### Work required:
The answer is one number: how many lines in the data below hold "this".

### Source data:
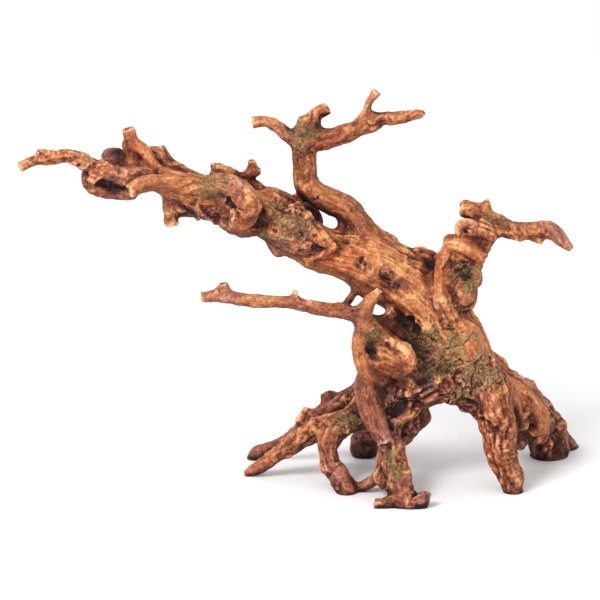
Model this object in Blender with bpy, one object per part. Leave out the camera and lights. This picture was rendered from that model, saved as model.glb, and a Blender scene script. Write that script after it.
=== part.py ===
"""A piece of driftwood: a weathered root crown with a leaning trunk, arched roots and snapped twigs.

The whole piece grew as one, so it is one solid. +X runs to the right along the trunk's fall, +Y
runs to the back and +Z is up. The feet stand on z = 0.
"""

import bmesh
import bpy
from mathutils import Matrix, Vector

MM = 0.001
# Close to the middle of the piece on the floor, in the millimetres the branches are drawn in.
MIDDLE_X = 0.0
MIDDLE_Y = 79.5
# Grid of the skin that joins the branches, and its smoothing.
GRID = 1.5
SMOOTH_STEPS = 3
SMOOTH_SHARE = 0.5
# Wood added all round each branch, which the smoothing takes off again.
SKIN = 0.5
# The branches are joined this much fatter, then drawn back, which fills the creases between them.
FUSE = 2.5
# Triangles kept, before the feet are cut.
TRIANGLES = 11000
# The block that cuts every foot off level at the floor.
FLOOR_SIDE = 700.0
FLOOR_DEPTH = 60.0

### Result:
2